* **SUPPLIED DATA**
------------------------

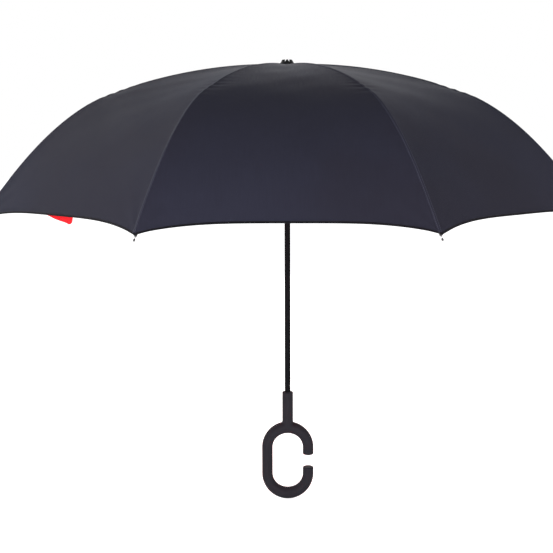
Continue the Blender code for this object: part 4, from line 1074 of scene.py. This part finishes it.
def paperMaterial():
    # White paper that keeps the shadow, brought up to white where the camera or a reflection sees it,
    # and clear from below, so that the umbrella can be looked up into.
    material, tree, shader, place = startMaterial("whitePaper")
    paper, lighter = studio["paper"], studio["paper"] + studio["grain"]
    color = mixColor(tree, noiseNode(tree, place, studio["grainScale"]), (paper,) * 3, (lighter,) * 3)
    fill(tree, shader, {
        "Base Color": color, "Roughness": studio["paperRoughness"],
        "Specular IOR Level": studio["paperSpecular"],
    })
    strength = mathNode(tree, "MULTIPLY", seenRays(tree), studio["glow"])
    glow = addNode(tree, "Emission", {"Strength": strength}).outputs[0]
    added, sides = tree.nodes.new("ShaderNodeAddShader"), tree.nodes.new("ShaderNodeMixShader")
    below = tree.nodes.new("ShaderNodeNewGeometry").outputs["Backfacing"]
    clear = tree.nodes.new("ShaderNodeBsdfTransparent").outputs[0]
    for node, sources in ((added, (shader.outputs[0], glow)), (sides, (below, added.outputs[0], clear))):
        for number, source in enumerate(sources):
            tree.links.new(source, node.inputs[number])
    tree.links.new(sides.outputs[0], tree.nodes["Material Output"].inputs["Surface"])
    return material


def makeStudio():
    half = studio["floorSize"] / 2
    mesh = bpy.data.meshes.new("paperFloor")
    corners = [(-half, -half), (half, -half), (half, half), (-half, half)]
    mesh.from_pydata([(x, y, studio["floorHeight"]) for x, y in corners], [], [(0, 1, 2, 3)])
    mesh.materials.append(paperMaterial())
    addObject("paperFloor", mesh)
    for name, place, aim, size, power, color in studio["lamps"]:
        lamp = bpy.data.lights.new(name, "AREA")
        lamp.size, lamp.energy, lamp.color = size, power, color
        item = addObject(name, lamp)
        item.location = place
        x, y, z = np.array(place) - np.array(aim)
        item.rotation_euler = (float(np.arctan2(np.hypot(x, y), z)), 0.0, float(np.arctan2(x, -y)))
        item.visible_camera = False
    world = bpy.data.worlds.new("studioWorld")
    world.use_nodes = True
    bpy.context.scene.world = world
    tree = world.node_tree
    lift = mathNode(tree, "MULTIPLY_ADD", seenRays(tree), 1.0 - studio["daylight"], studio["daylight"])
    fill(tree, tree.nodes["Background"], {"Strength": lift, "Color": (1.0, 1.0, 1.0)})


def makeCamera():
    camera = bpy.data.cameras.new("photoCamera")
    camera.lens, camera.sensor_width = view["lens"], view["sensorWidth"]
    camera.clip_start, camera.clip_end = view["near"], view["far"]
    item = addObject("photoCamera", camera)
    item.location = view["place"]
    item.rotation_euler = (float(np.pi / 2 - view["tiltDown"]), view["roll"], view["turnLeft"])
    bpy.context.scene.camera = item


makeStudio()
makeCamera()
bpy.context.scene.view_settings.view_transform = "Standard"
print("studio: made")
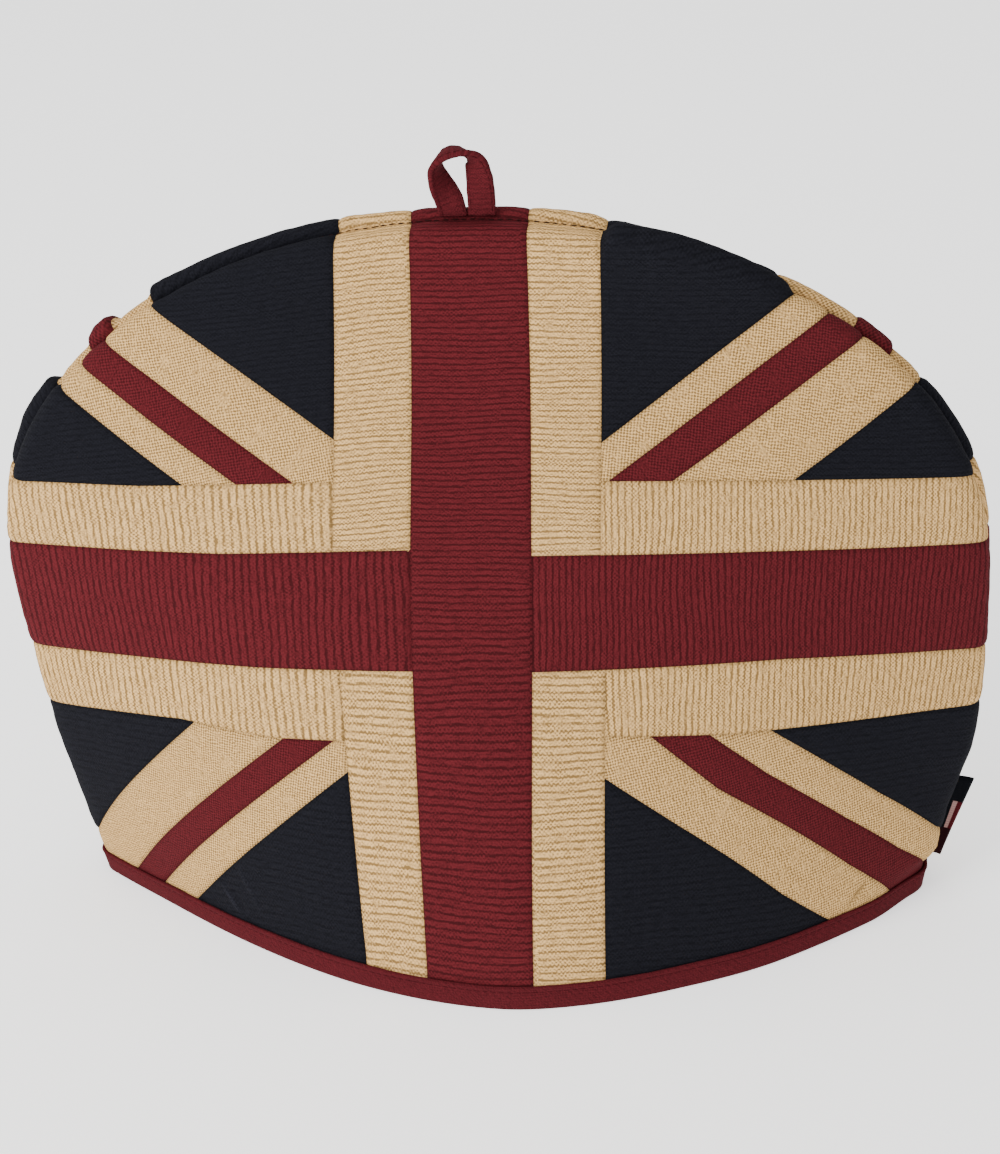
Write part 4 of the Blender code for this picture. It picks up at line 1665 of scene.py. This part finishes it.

------------------------

* **OBJECTIVE**
Your task is to output the full set of records exactly as presented.

* **SOLVED EXERCISE**
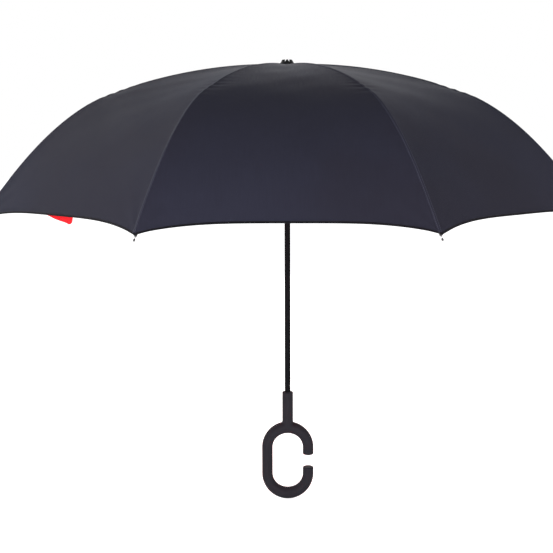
Continue the Blender code for this object: part 4, from line 1074 of scene.py. This part finishes it.
def paperMaterial():
    # White paper that keeps the shadow, brought up to white where the camera or a reflection sees it,
    # and clear from below, so that the umbrella can be looked up into.
    material, tree, shader, place = startMaterial("whitePaper")
    paper, lighter = studio["paper"], studio["paper"] + studio["grain"]
    color = mixColor(tree, noiseNode(tree, place, studio["grainScale"]), (paper,) * 3, (lighter,) * 3)
    fill(tree, shader, {
        "Base Color": color, "Roughness": studio["paperRoughness"],
        "Specular IOR Level": studio["paperSpecular"],
    })
    strength = mathNode(tree, "MULTIPLY", seenRays(tree), studio["glow"])
    glow = addNode(tree, "Emission", {"Strength": strength}).outputs[0]
    added, sides = tree.nodes.new("ShaderNodeAddShader"), tree.nodes.new("ShaderNodeMixShader")
    below = tree.nodes.new("ShaderNodeNewGeometry").outputs["Backfacing"]
    clear = tree.nodes.new("ShaderNodeBsdfTransparent").outputs[0]
    for node, sources in ((added, (shader.outputs[0], glow)), (sides, (below, added.outputs[0], clear))):
        for number, source in enumerate(sources):
            tree.links.new(source, node.inputs[number])
    tree.links.new(sides.outputs[0], tree.nodes["Material Output"].inputs["Surface"])
    return material


def makeStudio():
    half = studio["floorSize"] / 2
    mesh = bpy.data.meshes.new("paperFloor")
    corners = [(-half, -half), (half, -half), (half, half), (-half, half)]
    mesh.from_pydata([(x, y, studio["floorHeight"]) for x, y in corners], [], [(0, 1, 2, 3)])
    mesh.materials.append(paperMaterial())
    addObject("paperFloor", mesh)
    for name, place, aim, size, power, color in studio["lamps"]:
        lamp = bpy.data.lights.new(name, "AREA")
        lamp.size, lamp.energy, lamp.color = size, power, color
        item = addObject(name, lamp)
        item.location = place
        x, y, z = np.array(place) - np.array(aim)
        item.rotation_euler = (float(np.arctan2(np.hypot(x, y), z)), 0.0, float(np.arctan2(x, -y)))
        item.visible_camera = False
    world = bpy.data.worlds.new("studioWorld")
    world.use_nodes = True
    bpy.context.scene.world = world
    tree = world.node_tree
    lift = mathNode(tree, "MULTIPLY_ADD", seenRays(tree), 1.0 - studio["daylight"], studio["daylight"])
    fill(tree, tree.nodes["Background"], {"Strength": lift, "Color": (1.0, 1.0, 1.0)})


def makeCamera():
    camera = bpy.data.cameras.new("photoCamera")
    camera.lens, camera.sensor_width = view["lens"], view["sensorWidth"]
    camera.clip_start, camera.clip_end = view["near"], view["far"]
    item = addObject("photoCamera", camera)
    item.location = view["place"]
    item.rotation_euler = (float(np.pi / 2 - view["tiltDown"]), view["roll"], view["turnLeft"])
    bpy.context.scene.camera = item


makeStudio()
makeCamera()
bpy.context.scene.view_settings.view_transform = "Standard"
print("studio: made")
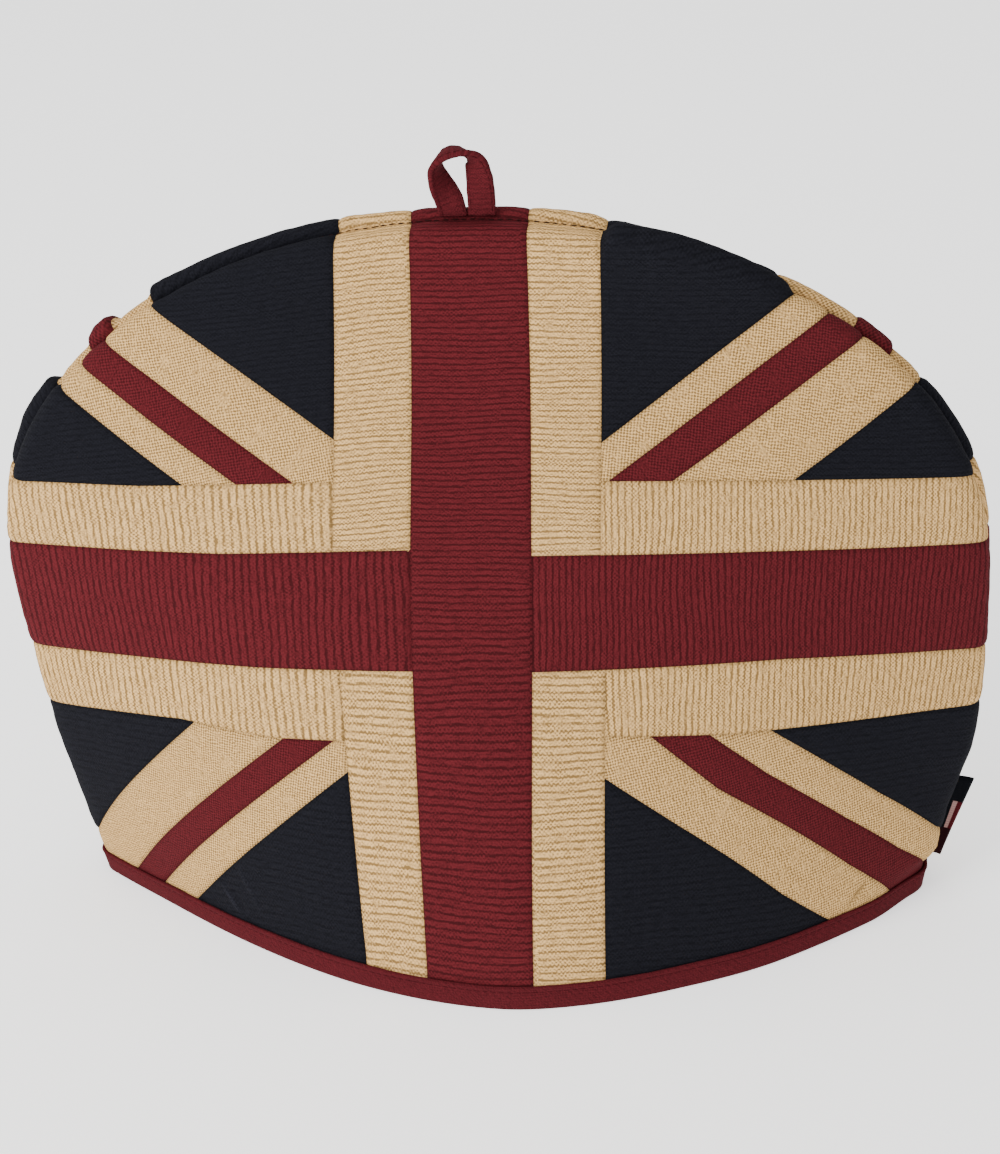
Write part 4 of the Blender code for this picture. It picks up at line 1665 of scene.py. This part finishes it.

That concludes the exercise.